In an embodiment, the high germanium concentration portion 123 may be in direct contact with the germanium channel region 117. The silicon rich portion 125 that is closer to the source/drain contact structure 144 improves/decreases the contact resistance of the device 135. By providing the grading scheme of the graded source/drain structures 122 of the embodiments herein, an energy barrier of the silicon rich portion 125, which may comprises about 0.5 eV, may be in contact with the source/drain contact 144, and thus the contact resistance of the device 135 with respect to the metal contact may be greatly improved.
The embodiments herein enable improved channel mobility for germanium devices over silicon. The graded source/drain structures of the embodiments herein incorporates the functional phosphorus doped silicon to metal contact properties, while utilizing the germanium channel so that device performance is optimized in terms of current flow at a given source to drain voltage when the transistor is in the on state. The graded source/drain structures described herein may provide greater than twice an improvement in contact resistance. The graded source/drain structure embodiments herein are compatible with any kind of substrates, including bulk silicon, germanium. The embodiments can employ germanium transistors formed by blanket deposition or by ART trench fill. They can employ strain relaxed buffers (SRB) of any type, and are compatible with gate first or gate last processing. Furthermore, the source drain structures may be processed before isolation above source/drain or after isolation has been deposited and contact holes are drilled in an alternate embodiment.
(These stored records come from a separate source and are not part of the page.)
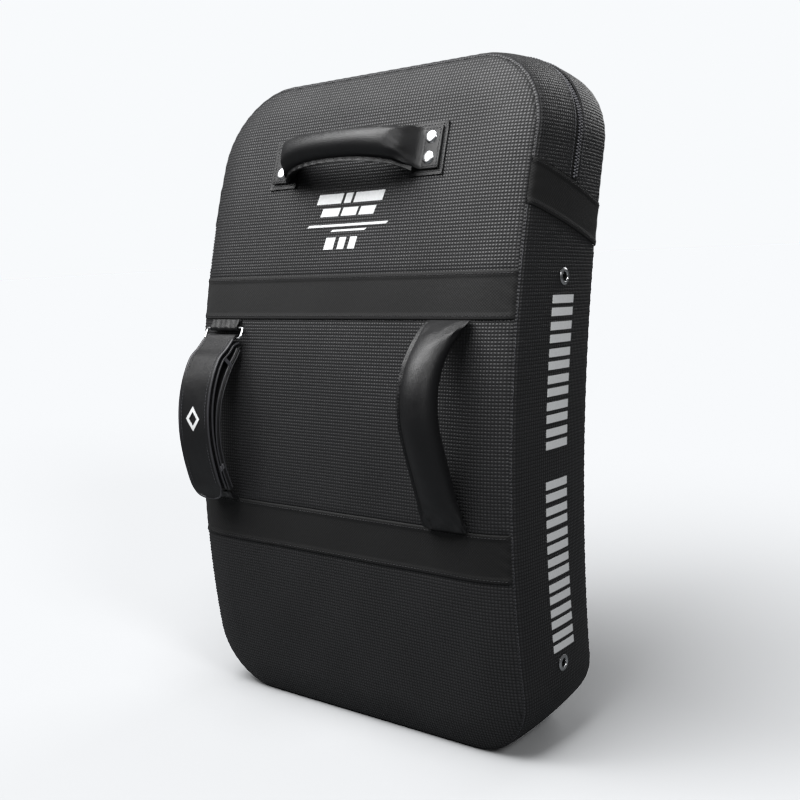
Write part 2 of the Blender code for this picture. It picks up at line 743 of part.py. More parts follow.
def ribbon(name, path, thickness, halves, finish):
    """A strap of rectangular section along a path of (s, off) points."""
    near, far = offset_path(path, -thickness / 2), offset_path(path, thickness / 2)
    if not isinstance(halves, (list, tuple)):
        halves = [halves] * len(path)
    sections = []
    for a, b, half in zip(near, far, halves):
        left, right = STRAP_X - half, STRAP_X + half
        sections.append([on_face(left, *a), on_face(right, *a), on_face(right, *b), on_face(left, *b)])
    return loft(name, sections, finish)


FLAP_THICK = 0.002
HOOK_RADIUS = 0.0035
FLAP_ARCH = (
    (0.4420, 0.0165), (0.4340, 0.0258), (0.4220, 0.0345), (0.4050, 0.0422), (0.3850, 0.0474),
    (0.3620, 0.0498), (0.3350, 0.0486), (0.3080, 0.0436), (0.2850, 0.0372), (0.2750, 0.0338),
    (0.2670, 0.0308), (0.2600, 0.0283), (0.2560, 0.0269),
)
FLAP_HALVES = (1.0, 1.0, 1.0, 1.0, 1.0, 1.0, 1.0, 1.0, 1.0, 0.97, 0.87, 0.66, 0.38)
PAD_PATH = (
    (0.4335, 0.0050), (0.4240, 0.0100), (0.4130, 0.0172), (0.3970, 0.0250), (0.3750, 0.0328),
    (0.3500, 0.0358), (0.3220, 0.0344), (0.2960, 0.0282), (0.2760, 0.0212), (0.2660, 0.0174),
)
ANCHOR_PATH = ((0.2535, 0.0021), (0.2548, 0.0075), (0.2580, 0.0125), (0.2640, 0.0162))


def make_arm_strap():
    """Ring in its keeper, sewn pad and carrier, and the flap that closes over them."""
    wrap = arc(RING_LOWER, HOOK_RADIUS, -110, 70, 7)
    flap_path = wrap + list(FLAP_ARCH)
    halves = [STRAP_HALF] * len(wrap) + [STRAP_HALF * share for share in FLAP_HALVES]
    flap = ribbon("arm_strap_flap", flap_path, FLAP_THICK, halves, "smooth_leather")

    patch_thick, carrier_thick = 0.0015, 0.0022
    under = FLAP_THICK / 2 + GAP + patch_thick / 2
    arch = FLAP_ARCH[1:-2]
    hook = ribbon("arm_strap_hook_patch", offset_path(arch, under)[3:9], patch_thick, 0.020,
                  "hook_and_loop")
    under += patch_thick + GAP
    ribbon("arm_strap_loop_patch", offset_path(arch, under)[1:9], patch_thick, 0.020,
           "hook_and_loop")
    under += patch_thick / 2 + GAP + carrier_thick / 2
    ribbon("arm_strap_carrier", offset_path(arch, under), carrier_thick, STRAP_HALF,
           "smooth_leather")
    ribbon("arm_strap_pad", PAD_PATH, 0.007, STRAP_HALF + 0.002, "smooth_leather")
    ribbon("arm_strap_anchor_tab", ANCHOR_PATH, 0.003, 0.022, "smooth_leather")

    s, off = RING_UPPER
    keeper = [(0.4655, 0.0042), (0.4612, 0.0064)] + arc(RING_UPPER, 0.0029, 62, 270, 9)
    keeper += [(0.4600, 0.0017), (0.4655, 0.0014)]
    ribbon("arm_strap_keeper_tab", keeper, 0.0012, 0.020, "smooth_leather")
    make_ring()
    hang_on("strap_flap_peel", on_face(STRAP_X, *RING_LOWER), [flap, hook])


def make_ring():
    """Rectangular wire ring: its upper bar in the keeper, its lower bar inside the flap."""
    upper, lower = on_face(STRAP_X, *RING_UPPER), on_face(STRAP_X, *RING_LOWER)
    centre, up = (upper + lower) / 2, (upper - lower).normalized()
    across = Vector((1, 0, 0))
    out = up.cross(across)
    rise, radius = (upper - lower).length / 2, 0.003
    mesh_data = bmesh.new()
    rings = []
    for quarter in range(4):
        for k in range(5):
            angle = math.radians(90 * quarter + 22.5 * k)
            sign_x = 1 if quarter in (0, 3) else -1
            sign_y = 1 if quarter in (0, 1) else -1
            outward = across * math.cos(angle) + up * math.sin(angle)
            corner = across * (sign_x * (RING_HALF - radius)) + up * (sign_y * (rise - radius))
            middle = centre + corner + outward * radius
            ring = []
            for j in range(8):
                turn = 2 * math.pi * j / 8
                point = middle + outward * (RING_BAR * math.cos(turn)) + out * (RING_BAR * math.sin(turn))
                ring.append(mesh_data.verts.new(point))
            rings.append(ring)
    for first, second in zip(rings, rings[1:] + rings[:1]):
        bridge(mesh_data, first, second)
    finish_mesh("arm_strap_ring", mesh_data, "nickel")


# ---------------------------------------------------------------- the whole shield

def centre_over_origin():
    """Parent everything to one empty, half way between the frontmost and rearmost points."""
    bpy.context.view_layer.update()
    depths = [(piece.matrix_world @ vertex.co).y
              for piece in bpy.data.objects if piece.type == "MESH" for vertex in piece.data.vertices]
    tops = [piece for piece in bpy.data.objects if piece.parent is None]
    root = bpy.data.objects.new("shield", None)
    bpy.context.scene.collection.objects.link(root)
    for piece in tops:
        piece.parent = root
    root.location.y = -(min(depths) + max(depths)) / 2
    bpy.context.view_layer.update()


def main():
    clear_scene()
    make_materials()
    foam = make_foam()
    upper_panel = make_holder_side()
    make_strike_side()
    gusset = make_gusset()
    make_zip()
    make_slider()
    make_eyelets(gusset)
    make_carry_handle(upper_panel, foam)
    make_grip_handle()
    make_arm_strap()
    centre_over_origin()
    pieces = [piece for piece in bpy.data.objects if piece.type == "MESH"]
    print(len(pieces), "pieces,", sum(len(piece.data.polygons) for piece in pieces), "faces")


main()
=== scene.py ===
# %% [markdown]
# # A curved kick shield
#
# A kick shield is a thick block of foam in a zipped cover. A coach holds it by the handles on one
# side while a partner kicks the other. The working model gives every piece its size, place and
# joint. This lesson builds what the eye sees around it: leather, webbing, thread and metal.

# %% The frame
import json
import math

import bpy
import numpy as np
from mathutils import Matrix, Vector


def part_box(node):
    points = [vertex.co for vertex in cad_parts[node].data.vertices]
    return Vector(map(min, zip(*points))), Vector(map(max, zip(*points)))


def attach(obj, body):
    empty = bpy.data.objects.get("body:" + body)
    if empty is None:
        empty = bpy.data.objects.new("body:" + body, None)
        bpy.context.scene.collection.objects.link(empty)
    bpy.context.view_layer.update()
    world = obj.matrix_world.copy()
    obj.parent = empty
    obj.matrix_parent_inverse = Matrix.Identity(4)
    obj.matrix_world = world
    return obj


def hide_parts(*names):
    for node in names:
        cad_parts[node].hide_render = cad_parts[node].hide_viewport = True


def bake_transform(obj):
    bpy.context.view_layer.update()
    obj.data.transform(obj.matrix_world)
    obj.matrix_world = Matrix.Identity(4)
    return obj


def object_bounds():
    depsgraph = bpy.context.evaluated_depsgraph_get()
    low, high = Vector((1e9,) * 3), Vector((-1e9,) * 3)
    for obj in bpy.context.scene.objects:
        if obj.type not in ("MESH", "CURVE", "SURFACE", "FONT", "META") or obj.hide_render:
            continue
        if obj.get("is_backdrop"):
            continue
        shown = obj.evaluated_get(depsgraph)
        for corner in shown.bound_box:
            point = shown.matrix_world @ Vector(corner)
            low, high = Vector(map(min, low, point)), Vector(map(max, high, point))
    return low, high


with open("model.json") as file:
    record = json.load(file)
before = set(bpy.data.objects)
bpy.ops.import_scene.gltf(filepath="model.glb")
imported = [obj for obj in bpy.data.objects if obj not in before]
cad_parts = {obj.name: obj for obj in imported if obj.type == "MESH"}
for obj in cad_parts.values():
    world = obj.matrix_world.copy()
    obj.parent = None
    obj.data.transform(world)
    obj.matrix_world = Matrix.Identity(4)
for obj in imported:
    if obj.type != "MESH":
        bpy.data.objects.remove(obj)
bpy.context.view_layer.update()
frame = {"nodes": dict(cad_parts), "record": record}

# %% [markdown]
# ## Camera and light
#
# The shield stands on a pale floor in soft light. It is black, so what shows its form is not its
# colour but what it reflects. A broad softbox overhead puts a grey sheen on every part that leans
# back, and leaves upright parts dark. Small black objects are usually lit this way.

# %% Camera
CAMERA_AT = Vector((0.81837, -0.97729, 0.54105))
CAMERA_FORWARD = Vector((-0.62451, 0.76897, -0.13667))
CAMERA_UP = Vector((-0.04866, 0.13634, 0.98947))

camera_data = bpy.data.cameras.new("camera")
camera_data.lens = 49.4
camera_data.sensor_width = 36
camera = bpy.data.objects.new("camera", camera_data)
bpy.context.scene.collection.objects.link(camera)
camera_right = CAMERA_FORWARD.cross(CAMERA_UP)
camera.matrix_world = Matrix.Translation(CAMERA_AT) @ Matrix(
    (camera_right, CAMERA_UP, -CAMERA_FORWARD)).transposed().to_4x4()
bpy.context.scene.camera = camera


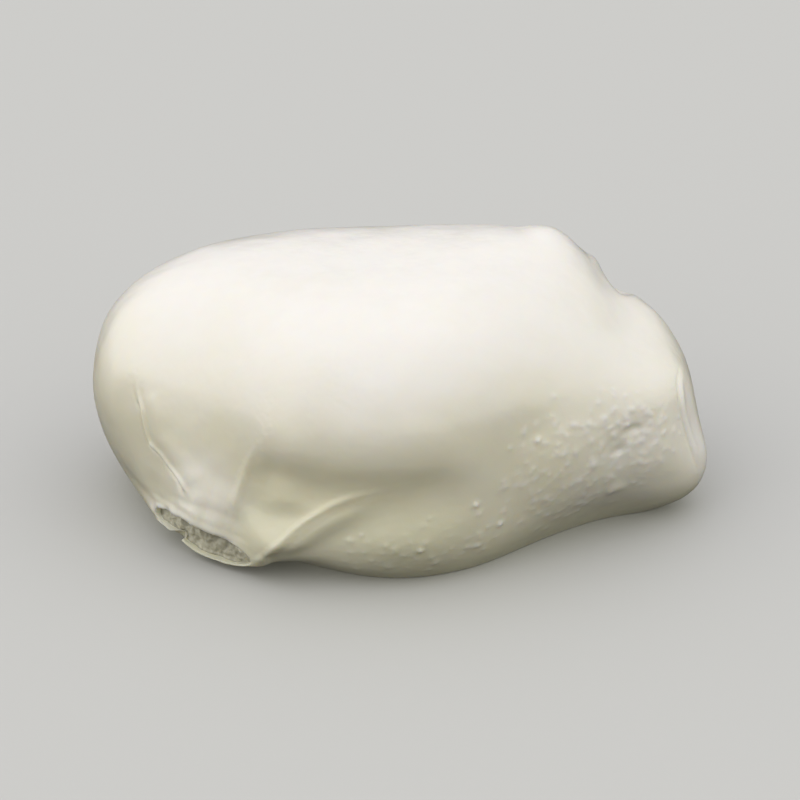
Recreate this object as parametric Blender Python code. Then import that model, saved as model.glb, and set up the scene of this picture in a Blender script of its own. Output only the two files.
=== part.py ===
"""A burrata lying on its side: a soft pouch of stretched curd, full of curd and cream.

The pouch is one closed solid.  Its skin starts as a ball of square faces, drawn
together towards the neck, where the skin was gathered, flattened and cut through.
The ball becomes a long low pillow, which sags and hollows as a soft cheese does,
and the folds of the gathered skin run out from the neck.  The pouch rests on a flat
cut at the height of the surface below it.

Sizes are in millimetres until the last step.  X runs along the cheese, -Y is the
front, where the neck shows, and Z is up.
"""

import math

import bmesh
import bpy
import numpy as np

MM = 0.001

# The pillow: a rounded block about its widest level, fuller below than above.
HALF_LENGTH = 52.0
HALF_DEPTH = 36.5
WIDEST_LEVEL = 19.0
CROWN_RISE = 26.8
BELLY_DROP = 26.0
PLAN_POWER = 2.3
CROWN_POWER = 2.4
BELLY_POWER = 3.0

# How far the front draws back towards each end, and where that starts and is full.
RIGHT_DRAWN_BACK = 0.39
RIGHT_START = 0.0
RIGHT_FULL = 39.0
LEFT_DRAWN_BACK = 0.25
LEFT_START = -17.0
LEFT_FULL = -34.0

# The neck: the oval of its cut end, which way that end faces, and how it droops.
NECK_CENTRE = (-33.2, -23.2, 4.3)
NECK_FACING = (-0.65, -0.755, -0.08)
NECK_HALF_WIDTH = 11.4
NECK_HALF_HEIGHT = 3.7
NECK_BULGE = 1.2
NECK_THIN_SIDE = 0.4
NECK_DROOP = 0.9

# How far the gathered skin reaches from the cut end, above it and below it.
GATHER_REACH = 16.0
GATHER_REACH_BELOW = 3.0

# The cut end: its lip of skin, and how deep and how rough the cut curd lies.
LIP_RISE = 0.35
CUT_RECESS = 1.0
CUT_ROUGHNESS = 0.4

# The mesh: squares along each side of the ball, and how far they crowd at the neck.
SQUARES = 30
NECK_SQUARES_WIDE = 18
NECK_SQUARES_HIGH = 6
CROWDING = 0.48
CROWDING_SPREAD = math.radians(58.0)
SMOOTHING_ROUNDS = 2

SKIN_COLOUR = (0.86, 0.83, 0.74, 1.0)
SKIN_ROUGHNESS = 0.38


def unit(vector):
    """The vector, or each row of vectors, at length one."""
    vector = np.asarray(vector, dtype=float)
    return vector / np.linalg.norm(vector, axis=-1, keepdims=True)


def smooth_step(value, start=0.0, full=1.0):
    """A soft step from 0 at the start to 1 where it is full."""
    share = np.clip((value - start) / (full - start), 0.0, 1.0)
    return share * share * (3.0 - 2.0 * share)


def axes_for(outward):
    """The axis along the neck's cut and the axis up it, for the way it faces."""
    along = unit(np.cross((0.0, 0.0, 1.0), outward))
    upward = np.cross(outward, along)
    return along, upward


# --- The ball -----------------------------------------------------------------


def make_ball():
    """A cube of even squares, whose +X side faces the neck."""
    ball = bmesh.new()
    bmesh.ops.create_cube(ball, size=2.0)
    bmesh.ops.subdivide_edges(ball, edges=ball.edges[:], cuts=SQUARES - 1, use_grid_fill=True)
    return ball


def neck_faces(ball, squares_left_out=0):
    """The squares of the cube that become the cut end, or those inside its border."""
    half_wide = (NECK_SQUARES_WIDE - 2 * squares_left_out) / SQUARES
    half_high = (NECK_SQUARES_HIGH - 2 * squares_left_out) / SQUARES
    chosen = []
    for face in ball.faces:
        middle = face.calc_center_median()
        if middle.x > 0.999 and abs(middle.y) < half_wide and abs(middle.z) < half_high:
            chosen.append(face)
    return chosen


def directions(cube_points):
    """Directions from the ball's centre for points on the cube, crowded at the neck."""
    rounded = unit(np.tan(cube_points * math.pi / 4.0))
    angle = np.arccos(np.clip(rounded[:, 0], -1.0, 1.0))
    drawn_angle = angle * (1.0 - CROWDING * np.exp(-((angle / CROWDING_SPREAD) ** 2)))
    around = unit(rounded[:, 1:] + 1e-12)
    drawn = np.column_stack((
        np.cos(drawn_angle),
        np.sin(drawn_angle) * around[:, 0],
        np.sin(drawn_angle) * around[:, 1],
    ))
    to_neck = unit(np.array(NECK_CENTRE) - np.array((0.0, 0.0, WIDEST_LEVEL)))
    along, upward = axes_for(to_neck)
    return drawn @ np.array((to_neck, along, upward))


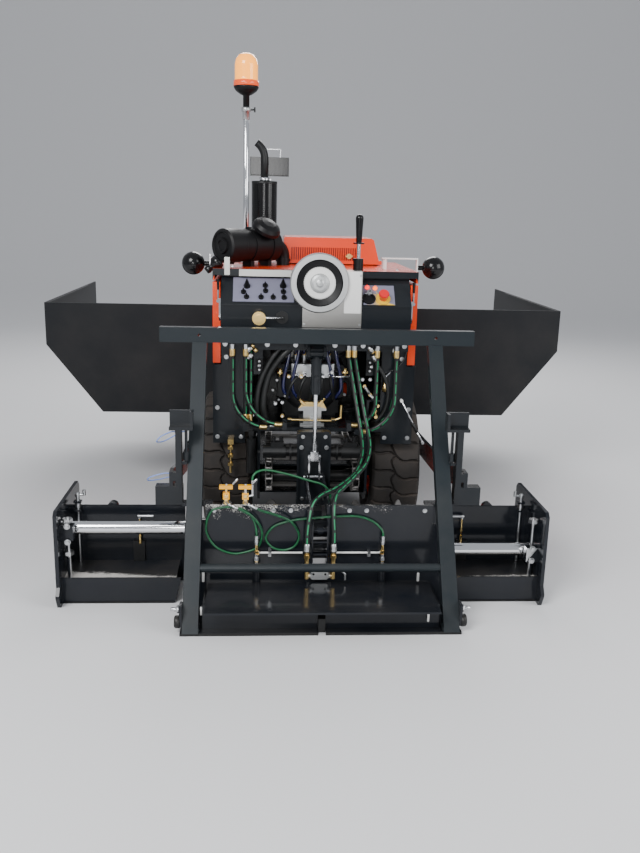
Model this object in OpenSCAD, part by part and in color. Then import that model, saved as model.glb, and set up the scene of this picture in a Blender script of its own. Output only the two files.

In an embodiment, an insulating deposition process, may be employed, subsequent to the formation of the graded source/drain structures, which may comprise a gate oxide deposition or any other process that may serve to isolate the germanium channel region from the layer below. Metal gate fill, gate and trench contacts, and backend flow processes may be subsequently be performed, although the order and process details will be dependent upon the particular device architecture.
In an embodiment, the structures of the embodiments herein may be coupled with any suitable type of structures capable of providing electrical communications between a microelectronic device, such as a die, disposed in package structures, and a next-level component to which the package structures may be coupled (e.g., a circuit board).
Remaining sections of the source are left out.